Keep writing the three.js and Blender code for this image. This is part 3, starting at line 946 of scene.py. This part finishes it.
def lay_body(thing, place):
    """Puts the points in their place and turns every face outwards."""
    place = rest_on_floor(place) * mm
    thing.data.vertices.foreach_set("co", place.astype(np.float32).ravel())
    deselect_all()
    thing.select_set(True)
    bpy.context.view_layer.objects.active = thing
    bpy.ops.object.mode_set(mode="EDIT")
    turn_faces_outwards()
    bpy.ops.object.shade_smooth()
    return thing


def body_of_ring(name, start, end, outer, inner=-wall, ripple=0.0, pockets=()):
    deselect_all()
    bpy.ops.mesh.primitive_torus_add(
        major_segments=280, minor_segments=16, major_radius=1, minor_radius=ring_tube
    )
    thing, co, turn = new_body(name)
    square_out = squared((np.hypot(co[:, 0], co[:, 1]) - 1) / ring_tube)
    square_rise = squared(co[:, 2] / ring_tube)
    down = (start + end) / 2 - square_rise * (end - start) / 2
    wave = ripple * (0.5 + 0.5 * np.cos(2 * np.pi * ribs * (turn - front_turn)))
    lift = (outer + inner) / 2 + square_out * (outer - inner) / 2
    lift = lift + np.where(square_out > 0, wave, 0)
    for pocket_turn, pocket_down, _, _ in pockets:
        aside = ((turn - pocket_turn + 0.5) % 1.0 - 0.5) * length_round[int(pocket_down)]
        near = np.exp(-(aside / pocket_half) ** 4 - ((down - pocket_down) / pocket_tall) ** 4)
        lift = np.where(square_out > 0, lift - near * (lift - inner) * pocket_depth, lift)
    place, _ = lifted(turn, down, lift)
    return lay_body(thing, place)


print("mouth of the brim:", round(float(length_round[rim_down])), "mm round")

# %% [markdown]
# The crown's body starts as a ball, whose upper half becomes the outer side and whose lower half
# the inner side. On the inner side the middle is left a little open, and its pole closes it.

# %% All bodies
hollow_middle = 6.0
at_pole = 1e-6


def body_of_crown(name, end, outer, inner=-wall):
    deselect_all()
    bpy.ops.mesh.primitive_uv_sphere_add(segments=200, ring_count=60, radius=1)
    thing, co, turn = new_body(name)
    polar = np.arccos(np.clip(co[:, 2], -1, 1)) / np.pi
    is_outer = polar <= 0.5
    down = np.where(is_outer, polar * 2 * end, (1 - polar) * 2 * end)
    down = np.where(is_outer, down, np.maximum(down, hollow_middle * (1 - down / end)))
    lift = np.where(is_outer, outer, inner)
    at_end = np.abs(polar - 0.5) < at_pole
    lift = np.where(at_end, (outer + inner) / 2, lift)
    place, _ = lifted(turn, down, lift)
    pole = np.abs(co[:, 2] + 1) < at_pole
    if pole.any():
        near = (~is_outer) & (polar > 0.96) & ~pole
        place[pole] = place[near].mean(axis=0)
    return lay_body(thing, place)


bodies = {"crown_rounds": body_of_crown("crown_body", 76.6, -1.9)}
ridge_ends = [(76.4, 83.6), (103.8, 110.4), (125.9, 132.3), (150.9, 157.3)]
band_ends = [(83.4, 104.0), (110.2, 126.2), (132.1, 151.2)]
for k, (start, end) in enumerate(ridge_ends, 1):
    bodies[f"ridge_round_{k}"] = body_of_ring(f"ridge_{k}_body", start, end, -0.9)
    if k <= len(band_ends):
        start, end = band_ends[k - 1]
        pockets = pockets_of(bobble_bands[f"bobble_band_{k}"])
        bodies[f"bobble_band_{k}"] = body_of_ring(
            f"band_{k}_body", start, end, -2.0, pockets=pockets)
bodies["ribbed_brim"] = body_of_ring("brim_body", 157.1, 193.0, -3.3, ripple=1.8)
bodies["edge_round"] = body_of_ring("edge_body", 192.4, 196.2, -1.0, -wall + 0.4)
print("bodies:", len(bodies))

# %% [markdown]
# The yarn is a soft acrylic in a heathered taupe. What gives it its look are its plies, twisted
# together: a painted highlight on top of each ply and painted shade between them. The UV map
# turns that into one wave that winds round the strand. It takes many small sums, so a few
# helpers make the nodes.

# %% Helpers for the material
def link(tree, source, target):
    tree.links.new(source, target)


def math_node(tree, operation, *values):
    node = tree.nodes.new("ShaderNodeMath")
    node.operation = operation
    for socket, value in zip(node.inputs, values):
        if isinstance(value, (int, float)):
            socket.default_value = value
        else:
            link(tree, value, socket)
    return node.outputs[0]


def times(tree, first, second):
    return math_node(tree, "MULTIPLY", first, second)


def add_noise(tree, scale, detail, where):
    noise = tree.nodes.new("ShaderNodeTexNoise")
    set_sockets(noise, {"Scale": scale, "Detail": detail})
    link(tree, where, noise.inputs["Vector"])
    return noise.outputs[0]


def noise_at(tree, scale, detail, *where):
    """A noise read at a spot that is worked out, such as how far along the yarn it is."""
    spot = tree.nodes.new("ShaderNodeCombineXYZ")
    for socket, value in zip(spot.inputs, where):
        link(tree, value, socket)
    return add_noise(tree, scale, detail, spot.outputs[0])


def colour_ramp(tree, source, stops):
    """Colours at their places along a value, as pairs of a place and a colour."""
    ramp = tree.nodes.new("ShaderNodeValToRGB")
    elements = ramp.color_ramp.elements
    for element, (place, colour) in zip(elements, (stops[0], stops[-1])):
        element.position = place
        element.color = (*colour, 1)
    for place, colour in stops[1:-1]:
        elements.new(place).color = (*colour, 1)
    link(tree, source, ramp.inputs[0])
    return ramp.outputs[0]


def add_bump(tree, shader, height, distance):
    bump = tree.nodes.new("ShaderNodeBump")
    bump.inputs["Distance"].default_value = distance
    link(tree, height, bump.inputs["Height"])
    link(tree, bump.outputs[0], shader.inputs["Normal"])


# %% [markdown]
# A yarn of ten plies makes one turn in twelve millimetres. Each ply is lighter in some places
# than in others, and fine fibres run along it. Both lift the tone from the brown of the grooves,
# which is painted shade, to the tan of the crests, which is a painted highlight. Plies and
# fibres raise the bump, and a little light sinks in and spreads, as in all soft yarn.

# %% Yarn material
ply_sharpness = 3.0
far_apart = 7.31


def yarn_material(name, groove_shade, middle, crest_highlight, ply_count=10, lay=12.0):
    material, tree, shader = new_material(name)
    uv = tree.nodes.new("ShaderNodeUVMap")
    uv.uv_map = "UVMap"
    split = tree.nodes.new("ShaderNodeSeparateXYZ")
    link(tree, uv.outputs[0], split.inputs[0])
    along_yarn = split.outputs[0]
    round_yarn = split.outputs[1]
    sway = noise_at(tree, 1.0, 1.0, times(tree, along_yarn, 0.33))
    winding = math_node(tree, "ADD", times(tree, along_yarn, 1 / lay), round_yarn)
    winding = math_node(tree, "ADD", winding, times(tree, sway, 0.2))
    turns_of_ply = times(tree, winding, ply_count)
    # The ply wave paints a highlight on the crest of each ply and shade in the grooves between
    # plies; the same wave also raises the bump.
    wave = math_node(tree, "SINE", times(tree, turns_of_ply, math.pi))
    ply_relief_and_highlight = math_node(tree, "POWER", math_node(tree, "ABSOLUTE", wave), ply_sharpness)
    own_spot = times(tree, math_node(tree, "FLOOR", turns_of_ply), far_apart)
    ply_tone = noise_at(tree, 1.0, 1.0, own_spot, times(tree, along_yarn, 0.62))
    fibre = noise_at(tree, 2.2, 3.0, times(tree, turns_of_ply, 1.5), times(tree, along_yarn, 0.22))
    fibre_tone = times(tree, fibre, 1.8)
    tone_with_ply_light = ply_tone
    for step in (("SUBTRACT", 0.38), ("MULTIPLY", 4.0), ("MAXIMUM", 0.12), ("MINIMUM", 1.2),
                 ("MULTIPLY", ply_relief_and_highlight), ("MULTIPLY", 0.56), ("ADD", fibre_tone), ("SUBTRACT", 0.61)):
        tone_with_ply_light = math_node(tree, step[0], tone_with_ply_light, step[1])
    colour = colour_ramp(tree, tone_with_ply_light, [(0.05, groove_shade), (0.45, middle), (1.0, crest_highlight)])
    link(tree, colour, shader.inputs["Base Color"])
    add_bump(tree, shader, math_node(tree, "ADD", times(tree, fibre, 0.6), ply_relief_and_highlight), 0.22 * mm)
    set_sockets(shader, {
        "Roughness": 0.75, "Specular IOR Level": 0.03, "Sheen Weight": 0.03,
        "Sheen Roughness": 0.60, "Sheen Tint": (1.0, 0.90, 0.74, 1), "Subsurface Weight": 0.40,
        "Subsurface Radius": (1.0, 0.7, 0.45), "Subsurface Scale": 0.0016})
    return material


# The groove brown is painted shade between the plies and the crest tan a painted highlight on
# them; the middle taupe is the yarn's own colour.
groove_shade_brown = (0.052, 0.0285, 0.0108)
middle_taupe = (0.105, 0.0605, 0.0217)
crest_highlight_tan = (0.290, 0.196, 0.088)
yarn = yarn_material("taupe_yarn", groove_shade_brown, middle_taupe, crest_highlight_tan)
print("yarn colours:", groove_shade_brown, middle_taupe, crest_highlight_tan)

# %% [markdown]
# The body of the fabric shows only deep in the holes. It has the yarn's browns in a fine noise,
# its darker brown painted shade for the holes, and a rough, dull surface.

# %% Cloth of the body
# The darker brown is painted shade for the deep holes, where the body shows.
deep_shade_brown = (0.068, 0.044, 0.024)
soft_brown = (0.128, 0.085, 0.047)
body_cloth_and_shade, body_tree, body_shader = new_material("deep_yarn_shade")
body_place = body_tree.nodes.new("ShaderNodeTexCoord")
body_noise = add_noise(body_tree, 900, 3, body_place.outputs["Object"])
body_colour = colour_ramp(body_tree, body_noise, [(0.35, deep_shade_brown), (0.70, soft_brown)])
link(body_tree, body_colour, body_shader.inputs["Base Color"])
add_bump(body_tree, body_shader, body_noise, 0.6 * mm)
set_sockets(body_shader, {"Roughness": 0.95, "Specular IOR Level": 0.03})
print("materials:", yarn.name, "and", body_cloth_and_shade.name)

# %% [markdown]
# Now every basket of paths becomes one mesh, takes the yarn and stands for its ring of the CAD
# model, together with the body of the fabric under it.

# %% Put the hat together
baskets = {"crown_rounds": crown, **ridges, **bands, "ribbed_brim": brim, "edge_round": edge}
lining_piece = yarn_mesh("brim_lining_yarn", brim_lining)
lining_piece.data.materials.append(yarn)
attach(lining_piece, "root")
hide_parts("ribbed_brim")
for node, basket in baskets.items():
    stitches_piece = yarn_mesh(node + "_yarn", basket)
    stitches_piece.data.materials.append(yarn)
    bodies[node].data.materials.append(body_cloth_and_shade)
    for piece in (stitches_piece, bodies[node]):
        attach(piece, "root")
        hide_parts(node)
..........
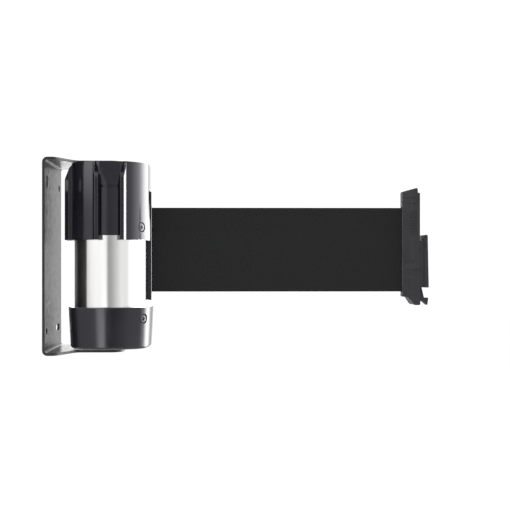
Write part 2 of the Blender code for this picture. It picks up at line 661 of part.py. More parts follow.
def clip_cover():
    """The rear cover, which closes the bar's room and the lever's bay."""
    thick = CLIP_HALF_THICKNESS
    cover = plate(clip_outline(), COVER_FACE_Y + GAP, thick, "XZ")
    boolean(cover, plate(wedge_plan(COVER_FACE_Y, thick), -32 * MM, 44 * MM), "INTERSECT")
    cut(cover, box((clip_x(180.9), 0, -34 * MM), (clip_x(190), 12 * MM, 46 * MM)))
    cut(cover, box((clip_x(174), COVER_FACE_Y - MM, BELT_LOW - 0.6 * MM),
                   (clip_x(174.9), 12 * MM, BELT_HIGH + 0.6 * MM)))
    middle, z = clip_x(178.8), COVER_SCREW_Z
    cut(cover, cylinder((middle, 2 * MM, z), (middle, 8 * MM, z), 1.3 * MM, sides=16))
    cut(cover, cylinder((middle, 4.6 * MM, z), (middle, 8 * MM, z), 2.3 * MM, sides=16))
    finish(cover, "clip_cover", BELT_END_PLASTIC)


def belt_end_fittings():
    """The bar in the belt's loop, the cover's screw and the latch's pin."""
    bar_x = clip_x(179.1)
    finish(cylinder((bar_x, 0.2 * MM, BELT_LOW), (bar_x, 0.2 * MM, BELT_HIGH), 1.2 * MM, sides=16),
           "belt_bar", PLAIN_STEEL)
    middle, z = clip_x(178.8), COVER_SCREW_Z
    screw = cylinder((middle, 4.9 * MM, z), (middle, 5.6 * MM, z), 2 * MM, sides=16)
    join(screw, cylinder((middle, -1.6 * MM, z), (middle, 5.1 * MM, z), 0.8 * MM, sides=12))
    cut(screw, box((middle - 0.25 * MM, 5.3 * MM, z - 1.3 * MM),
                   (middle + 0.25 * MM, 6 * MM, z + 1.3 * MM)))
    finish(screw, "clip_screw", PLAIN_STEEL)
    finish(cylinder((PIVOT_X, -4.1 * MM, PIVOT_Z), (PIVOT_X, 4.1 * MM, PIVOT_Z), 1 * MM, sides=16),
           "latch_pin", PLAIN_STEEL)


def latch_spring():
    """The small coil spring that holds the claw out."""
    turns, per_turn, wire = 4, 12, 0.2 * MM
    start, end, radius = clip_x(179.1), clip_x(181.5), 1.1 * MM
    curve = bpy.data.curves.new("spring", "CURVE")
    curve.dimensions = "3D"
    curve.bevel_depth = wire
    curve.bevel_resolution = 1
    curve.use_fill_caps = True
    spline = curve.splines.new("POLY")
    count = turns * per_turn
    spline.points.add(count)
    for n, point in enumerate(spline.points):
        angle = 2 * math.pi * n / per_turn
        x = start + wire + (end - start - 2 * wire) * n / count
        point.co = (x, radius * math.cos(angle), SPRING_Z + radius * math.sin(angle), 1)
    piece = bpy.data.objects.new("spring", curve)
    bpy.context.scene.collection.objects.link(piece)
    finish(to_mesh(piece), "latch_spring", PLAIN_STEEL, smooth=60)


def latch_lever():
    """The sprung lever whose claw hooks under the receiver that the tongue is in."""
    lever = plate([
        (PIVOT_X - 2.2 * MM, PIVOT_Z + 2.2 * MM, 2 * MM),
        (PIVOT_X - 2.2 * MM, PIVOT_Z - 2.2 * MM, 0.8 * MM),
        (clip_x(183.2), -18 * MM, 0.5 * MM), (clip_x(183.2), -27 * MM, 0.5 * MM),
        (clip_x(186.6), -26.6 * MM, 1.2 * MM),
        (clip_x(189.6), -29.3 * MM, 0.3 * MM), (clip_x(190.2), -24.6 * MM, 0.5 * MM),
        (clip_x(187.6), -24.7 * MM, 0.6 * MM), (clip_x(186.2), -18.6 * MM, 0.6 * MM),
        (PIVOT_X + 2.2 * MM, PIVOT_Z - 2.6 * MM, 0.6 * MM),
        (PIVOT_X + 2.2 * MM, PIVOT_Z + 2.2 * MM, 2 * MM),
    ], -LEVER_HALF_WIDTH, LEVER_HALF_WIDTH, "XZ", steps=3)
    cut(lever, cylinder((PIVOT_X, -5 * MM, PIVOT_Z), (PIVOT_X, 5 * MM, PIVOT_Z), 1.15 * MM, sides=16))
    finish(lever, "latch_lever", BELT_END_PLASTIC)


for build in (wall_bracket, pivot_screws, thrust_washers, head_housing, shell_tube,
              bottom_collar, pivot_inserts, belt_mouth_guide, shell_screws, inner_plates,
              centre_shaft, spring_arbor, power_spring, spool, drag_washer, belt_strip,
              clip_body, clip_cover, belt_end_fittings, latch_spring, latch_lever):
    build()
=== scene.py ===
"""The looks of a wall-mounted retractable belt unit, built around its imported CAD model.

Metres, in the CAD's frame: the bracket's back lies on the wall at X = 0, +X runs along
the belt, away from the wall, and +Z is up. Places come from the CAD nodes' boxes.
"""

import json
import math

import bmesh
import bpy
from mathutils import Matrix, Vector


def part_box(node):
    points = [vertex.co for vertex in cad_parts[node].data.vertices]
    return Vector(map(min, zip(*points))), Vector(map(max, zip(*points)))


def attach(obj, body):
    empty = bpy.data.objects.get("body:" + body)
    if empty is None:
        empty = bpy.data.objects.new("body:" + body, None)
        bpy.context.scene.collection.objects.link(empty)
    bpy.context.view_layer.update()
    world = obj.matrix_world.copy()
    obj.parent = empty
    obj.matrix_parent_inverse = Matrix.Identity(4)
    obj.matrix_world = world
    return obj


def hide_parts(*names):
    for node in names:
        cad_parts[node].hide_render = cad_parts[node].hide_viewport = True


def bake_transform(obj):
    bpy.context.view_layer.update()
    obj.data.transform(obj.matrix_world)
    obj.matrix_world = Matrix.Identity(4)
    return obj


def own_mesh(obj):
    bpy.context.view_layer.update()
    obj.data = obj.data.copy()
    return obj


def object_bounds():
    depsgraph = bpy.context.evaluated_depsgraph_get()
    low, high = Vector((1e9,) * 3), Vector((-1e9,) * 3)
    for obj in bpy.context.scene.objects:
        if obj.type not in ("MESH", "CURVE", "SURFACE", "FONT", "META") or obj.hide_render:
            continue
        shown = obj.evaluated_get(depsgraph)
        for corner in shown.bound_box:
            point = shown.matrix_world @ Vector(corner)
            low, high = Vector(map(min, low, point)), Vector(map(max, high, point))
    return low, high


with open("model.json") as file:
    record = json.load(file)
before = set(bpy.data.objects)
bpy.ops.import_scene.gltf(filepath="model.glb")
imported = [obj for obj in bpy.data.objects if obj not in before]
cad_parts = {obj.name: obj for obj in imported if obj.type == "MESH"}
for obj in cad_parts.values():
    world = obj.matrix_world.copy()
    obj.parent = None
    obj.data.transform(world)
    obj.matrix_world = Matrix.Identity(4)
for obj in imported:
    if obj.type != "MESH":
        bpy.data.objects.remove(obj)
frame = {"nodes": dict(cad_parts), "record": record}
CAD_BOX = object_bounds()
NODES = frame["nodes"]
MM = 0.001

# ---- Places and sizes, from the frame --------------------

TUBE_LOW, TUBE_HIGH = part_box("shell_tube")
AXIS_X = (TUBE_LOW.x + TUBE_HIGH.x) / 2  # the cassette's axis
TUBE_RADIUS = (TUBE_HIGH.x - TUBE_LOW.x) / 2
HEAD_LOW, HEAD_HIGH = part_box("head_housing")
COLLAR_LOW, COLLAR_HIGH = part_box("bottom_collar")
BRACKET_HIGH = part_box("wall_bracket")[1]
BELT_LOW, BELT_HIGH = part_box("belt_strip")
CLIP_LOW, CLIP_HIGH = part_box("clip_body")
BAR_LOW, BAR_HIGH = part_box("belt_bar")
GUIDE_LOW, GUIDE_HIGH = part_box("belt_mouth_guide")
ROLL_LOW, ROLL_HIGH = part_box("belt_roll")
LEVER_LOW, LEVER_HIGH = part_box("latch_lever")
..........
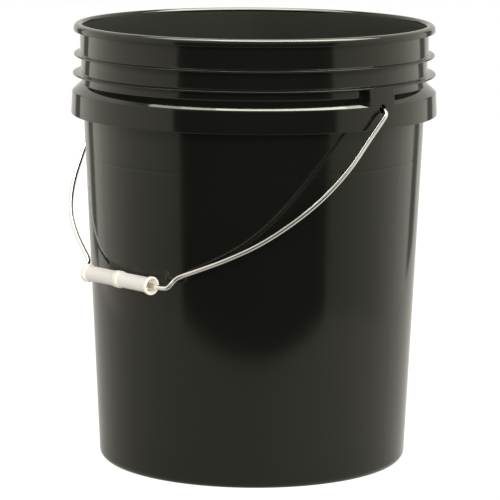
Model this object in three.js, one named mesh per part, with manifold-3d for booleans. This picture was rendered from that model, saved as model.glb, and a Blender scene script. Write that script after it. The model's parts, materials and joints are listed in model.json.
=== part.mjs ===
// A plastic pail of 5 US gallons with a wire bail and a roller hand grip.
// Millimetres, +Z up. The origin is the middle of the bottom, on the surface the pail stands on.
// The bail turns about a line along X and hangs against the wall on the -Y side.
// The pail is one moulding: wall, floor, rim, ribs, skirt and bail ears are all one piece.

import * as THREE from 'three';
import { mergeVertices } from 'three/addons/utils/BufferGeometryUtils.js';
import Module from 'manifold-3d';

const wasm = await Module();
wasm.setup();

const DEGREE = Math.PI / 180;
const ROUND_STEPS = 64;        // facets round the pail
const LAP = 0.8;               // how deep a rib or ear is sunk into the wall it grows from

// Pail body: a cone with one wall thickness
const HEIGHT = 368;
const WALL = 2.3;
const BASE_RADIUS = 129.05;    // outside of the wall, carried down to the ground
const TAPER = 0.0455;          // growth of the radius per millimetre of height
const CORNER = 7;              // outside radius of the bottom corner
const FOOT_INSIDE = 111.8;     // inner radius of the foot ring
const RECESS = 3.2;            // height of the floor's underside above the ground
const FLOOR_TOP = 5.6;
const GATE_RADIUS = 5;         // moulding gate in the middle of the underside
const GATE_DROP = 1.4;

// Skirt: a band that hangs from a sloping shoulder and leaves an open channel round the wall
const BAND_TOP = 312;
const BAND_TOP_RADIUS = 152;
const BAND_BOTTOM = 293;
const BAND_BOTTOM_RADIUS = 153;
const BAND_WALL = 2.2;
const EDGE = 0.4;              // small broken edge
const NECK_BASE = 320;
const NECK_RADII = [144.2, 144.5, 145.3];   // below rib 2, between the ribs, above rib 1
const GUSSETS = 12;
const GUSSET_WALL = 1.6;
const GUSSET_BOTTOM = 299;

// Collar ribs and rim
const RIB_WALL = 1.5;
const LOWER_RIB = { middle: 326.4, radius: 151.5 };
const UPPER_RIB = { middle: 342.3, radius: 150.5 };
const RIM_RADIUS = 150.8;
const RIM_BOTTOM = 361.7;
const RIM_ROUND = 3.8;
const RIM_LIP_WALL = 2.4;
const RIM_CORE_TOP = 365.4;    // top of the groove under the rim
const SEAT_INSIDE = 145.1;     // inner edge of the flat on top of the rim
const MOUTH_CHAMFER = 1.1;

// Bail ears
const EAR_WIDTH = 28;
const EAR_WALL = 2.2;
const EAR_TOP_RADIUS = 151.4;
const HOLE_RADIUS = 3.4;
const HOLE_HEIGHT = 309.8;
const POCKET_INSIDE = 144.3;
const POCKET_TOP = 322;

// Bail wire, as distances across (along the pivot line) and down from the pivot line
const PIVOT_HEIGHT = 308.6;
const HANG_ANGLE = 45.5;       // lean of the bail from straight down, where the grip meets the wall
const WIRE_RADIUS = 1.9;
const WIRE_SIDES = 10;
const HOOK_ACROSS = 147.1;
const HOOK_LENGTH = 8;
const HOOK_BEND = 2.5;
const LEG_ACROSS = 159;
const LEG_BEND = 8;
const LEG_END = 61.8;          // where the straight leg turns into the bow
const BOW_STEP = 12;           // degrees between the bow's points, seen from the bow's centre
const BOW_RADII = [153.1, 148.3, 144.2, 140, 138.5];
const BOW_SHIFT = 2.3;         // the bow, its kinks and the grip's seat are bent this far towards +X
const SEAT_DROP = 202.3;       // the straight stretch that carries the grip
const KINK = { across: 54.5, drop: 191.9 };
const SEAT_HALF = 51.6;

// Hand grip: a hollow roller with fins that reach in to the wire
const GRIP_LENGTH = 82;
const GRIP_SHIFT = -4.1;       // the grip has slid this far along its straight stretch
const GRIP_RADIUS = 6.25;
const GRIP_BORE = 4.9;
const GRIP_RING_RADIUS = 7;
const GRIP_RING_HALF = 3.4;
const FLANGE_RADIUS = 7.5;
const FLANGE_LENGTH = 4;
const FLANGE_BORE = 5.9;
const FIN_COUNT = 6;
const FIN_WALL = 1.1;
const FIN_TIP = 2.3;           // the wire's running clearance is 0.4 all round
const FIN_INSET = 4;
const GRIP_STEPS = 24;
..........
## [Directive]
Return verbatim the lines that run from the line containing "for build in" through the line containing "obj.matrix_world = world", inclusive.

## [Completed task]
for build in (wall_bracket, pivot_screws, thrust_washers, head_housing, shell_tube,
              bottom_collar, pivot_inserts, belt_mouth_guide, shell_screws, inner_plates,
              centre_shaft, spring_arbor, power_spring, spool, drag_washer, belt_strip,
              clip_body, clip_cover, belt_end_fittings, latch_spring, latch_lever):
    build()
=== scene.py ===
"""The looks of a wall-mounted retractable belt unit, built around its imported CAD model.

Metres, in the CAD's frame: the bracket's back lies on the wall at X = 0, +X runs along
the belt, away from the wall, and +Z is up. Places come from the CAD nodes' boxes.
"""

import json
import math

import bmesh
import bpy
from mathutils import Matrix, Vector


def part_box(node):
    points = [vertex.co for vertex in cad_parts[node].data.vertices]
    return Vector(map(min, zip(*points))), Vector(map(max, zip(*points)))


def attach(obj, body):
    empty = bpy.data.objects.get("body:" + body)
    if empty is None:
        empty = bpy.data.objects.new("body:" + body, None)
        bpy.context.scene.collection.objects.link(empty)
    bpy.context.view_layer.update()
    world = obj.matrix_world.copy()
    obj.parent = empty
    obj.matrix_parent_inverse = Matrix.Identity(4)
    obj.matrix_world = world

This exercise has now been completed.